We're very happy that Sony still hasn't gotten rid of the dedicated camera button on the right side, even if the need for it is slightly fading now that most competitors allow you to double press either the power key or the volume down button to launch the camera app.
The power button in the XZ3 is placed too low and it sort of mirrors the situation with the fingerprint sensor on the back - your finger will never naturally rest around the area where it's at, so bending is required to get to it. It seems to be very symmetrically placed at the middle of the right side, but usability once again takes a hit because of Sony's weird priorities. And while we do enjoy symmetric design, this is ruined overall on the right side of the frame because the volume rocker and camera button aren't symmetrically placed away from the power key anyway.
Look, it's a Sony with an OLED! Not only that, but it's curved on both sides too. It's nice to see Sony finally jumping on the OLED bandwagon, because nowadays when you think "flagship smartphone" you kind of assume that's the display technology it employs. So it's all good from that point of view, and the curves add the stylish look that Samsung has been milking for years.
Additionally, if you're a notch hater you will love the fact that the XZ3 hasn't got one. On the other hand, you will have to live with bezels, pretty substantial ones for this day and age both at the top and the bottom. The panel's resolution is ample enough that you won't spot individual pixels at any point, but the 18:9 aspect ratio has quickly been getting old in the mobile world. Even Sony itself seems to have noticed, and so its next flagship already comes with a record-breakingly tall 21:9 screen.
That said, the XZ3's panel is definitely good, and a joy to look at.
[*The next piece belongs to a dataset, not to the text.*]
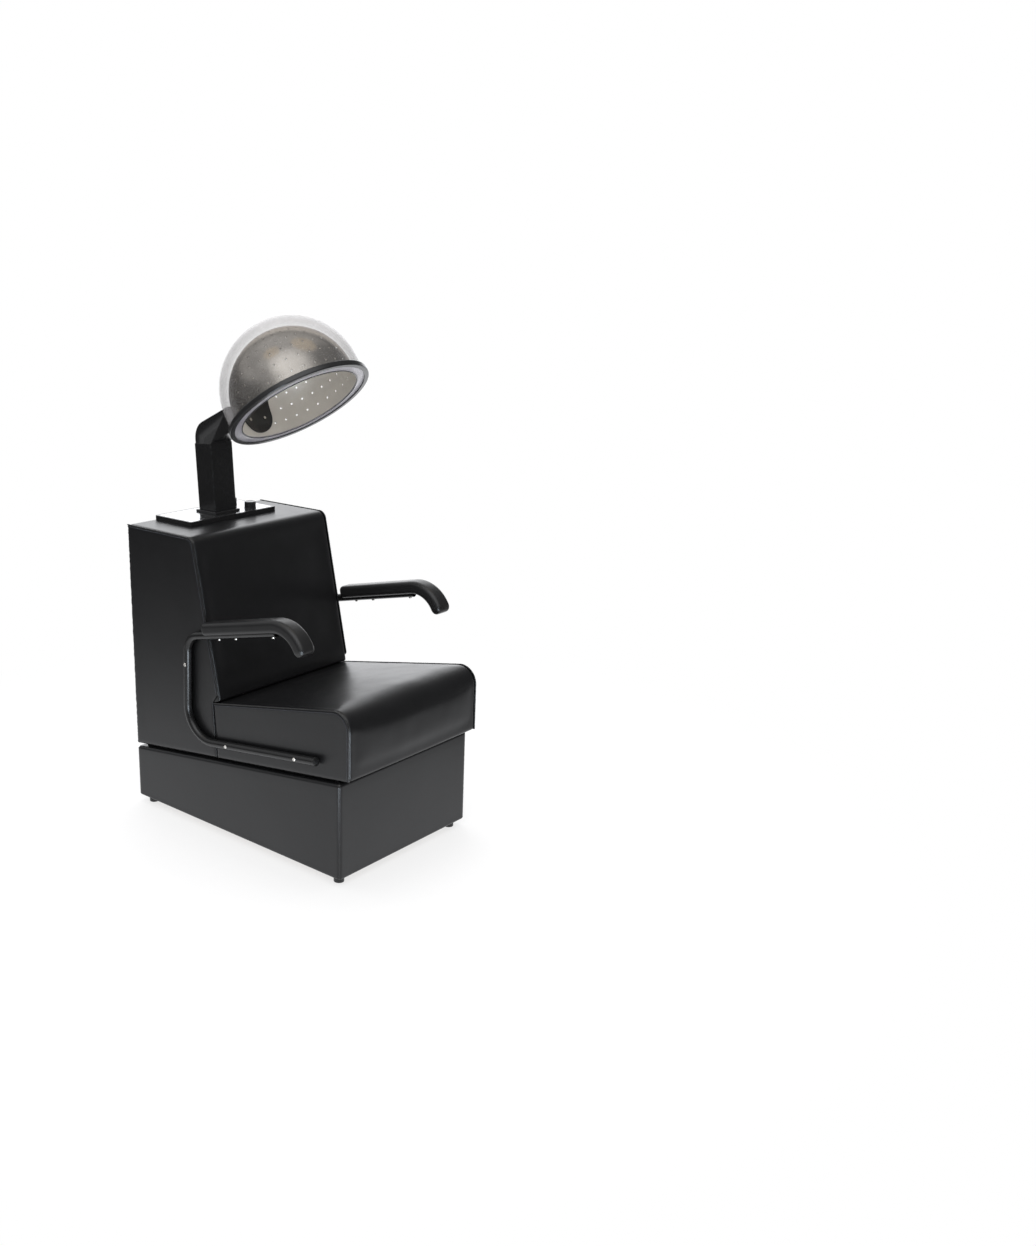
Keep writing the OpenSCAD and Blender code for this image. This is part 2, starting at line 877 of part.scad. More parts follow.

It's perfectly visible in even the most demanding of lighting conditions, but it will still pale next to a recent iPhone or Samsung flagship. On the other hand, it gets bright enough that you can use the phone even on a sunny day.
The curves aren't everyone's cup of tea, and for understandable reasons that have to do with weird glare coming from them depending on the angle at which you're holding the device. This problem is similar to what you'd encounter on a recent Galaxy S or Note, so in the end it comes down to whether you can live with that just to get the very nice looks that the curved panels make possible.
Palm rejection on the XZ3 is perfect, we've never had an instance of accidental touches being registered while holding the handset, and the way the screen curves into the metal frame means it's really satisfying to swipe from or to either side.
Out of the box the screen is vivid but you can tweak that if you don't necessarily like the default look - we chose to stick with the Standard mode in the Color gamut and contrast setting, because we thought it achieves the best compromise between color accuracy and pop. But if you just need more vivid colors and sharper contrast in your life, you can pick Super-vivid mode which does what it says on the tin.
The custom white point adjustment works in tandem with that to let you achieve the exact degree of warmth or coldness you'd like. The default settings seem to go overboard on making whites bluish, which is definitely a trend in the mobile world right now, but tweaking things to get warmer colors is easy in case you are into that.
Overall this is a very good screen that comes with enough customization options that you probably won't be disappointed no matter what your requirements are. It doesn't feel like it's the best smartphone display out there, but for most people it's probably going to be close enough that it doesn't matter. It also supports HDR video, which is nice to have but still more about future-proofing than anything else. And yet there are more and more HDR video content sources available, so having this certification is definitely becoming more useful with each day that goes by.
The XZ3 has an Always On Display too, which Sony calls Ambient Display. This function paired with the OLED panel means you aren't going to get more than a tiny penalty in battery life, and it is incredibly welcome as it shows you the clock and date at all times, notification icons as they come in, and even album art and artist/track title info when you're playing music.
This is one of the most user-tweakable AOD implementations out there and it works very well.